Bühne, Brücken, Buchpakete
Produktbeschreibung
Wien erwies sich aufgrund seiner besonderen geopolitischen Lage zwischen den Machtblöcken des Kalten Krieges rasch als attraktiver Standort der internationalen Literaturvermittlung. Die erste Literaturveranstalterin der Stadt, die 1961 gegründete Österreichische Gesellschaft für Literatur (ÖGfL), machte sich den neutralen Boden Österreichs zunutze, um ihre literarischen Agenden zu verfolgen: Österreichische Literatur sollte in die Welt - und internationale Literatur in den Wiener Salon gebracht werden.In enger Zusammenarbeit mit Unterrichts- und Außenministerium wurden spezifische Strategien für das In- bzw. für das Ausland entwickelt: Veranstaltungen, Stipendien, Literaturpreise, Übersetzungen, Symposien etc. Gleich ob taktische Überlegungen zu Büchersendungen im Kalten Krieg, die Rückholung von Exilautor*innen (u. a. E. Canetti, E. Fried, J. Lind), Einladungen zum informellen oder öffentlichkeitswirksamen Austausch oder die Organisation von Reisen jenseits des Eisernen Vorhangs, die ÖGfL fand Wege und hatte gute Kontakte zu den mächtigen Kulturorganisationen des Kalten Krieges (u. a. Congress for Cultural Freedom, International Advisory Council).Im Zentrum dieser literatursoziologischen Institutionengeschichte steht nicht nur der Glanz der prominenten Veranstaltungen mit den namhaftesten Autorinnen und Autoren (W. H. Auden, Mary McCarthy, Imre Kertész etc.) der Zeit, sondern auch das Bohren harter Bretter in der täglichen Arbeit. Auf der Basis von umfangreichem, bisher unbekanntem Archivmaterial wird die Positionierung der ÖGfL im literarischen Feld ab Anfang der 1960er Jahre nachgezeichnet sowie ihre internationalen Agenden, Erfolge und Grenzen im Kontext der österreichischen Kultur- und Literaturpolitik bis 1990 analysiert. An einer Reihe von Einzelbeispielen und mittels einer systematischen Analyse werden die Vielfalt der Begegnungen und Netzwerke über die Ländergrenzen hinweg erkennbar.
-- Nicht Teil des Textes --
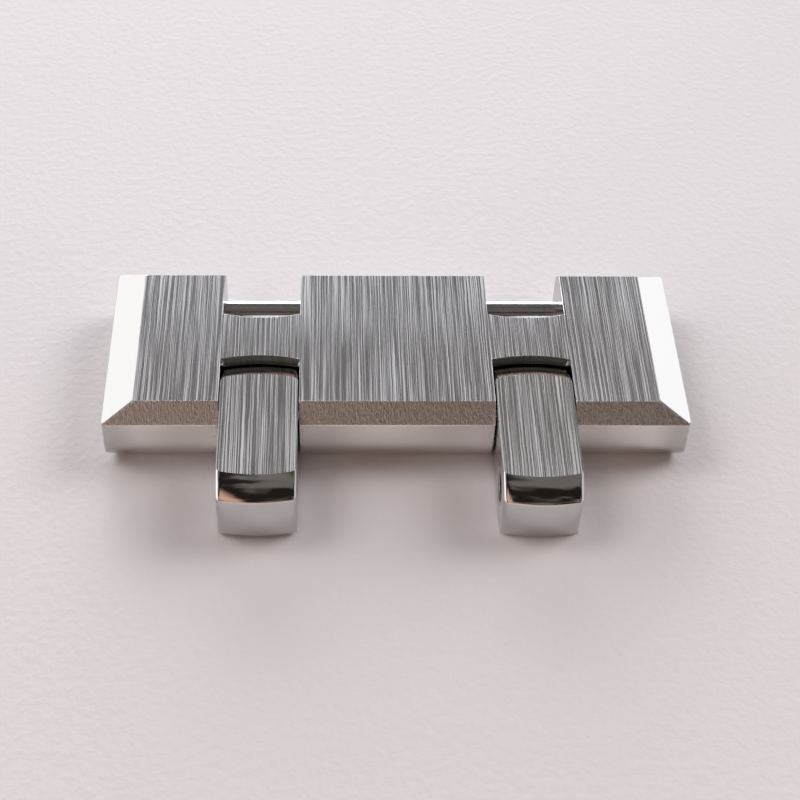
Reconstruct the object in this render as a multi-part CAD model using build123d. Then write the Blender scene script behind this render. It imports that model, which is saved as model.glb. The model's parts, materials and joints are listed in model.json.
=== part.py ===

Die behandelten dreißig Jahre Geschichte der ÖGfL zeigen eine Praxis der Kommunikation und des Austausches, die sich in seltener Transparenz verfolgen lässt, denn das einzigartige Archiv der Institution ermöglicht eine spannende Spurensuche auf den Wegen der sowohl verdeckten als auch scheinwerferbeleuchteten internationalen Literaturvermittlung im Kalten Krieg.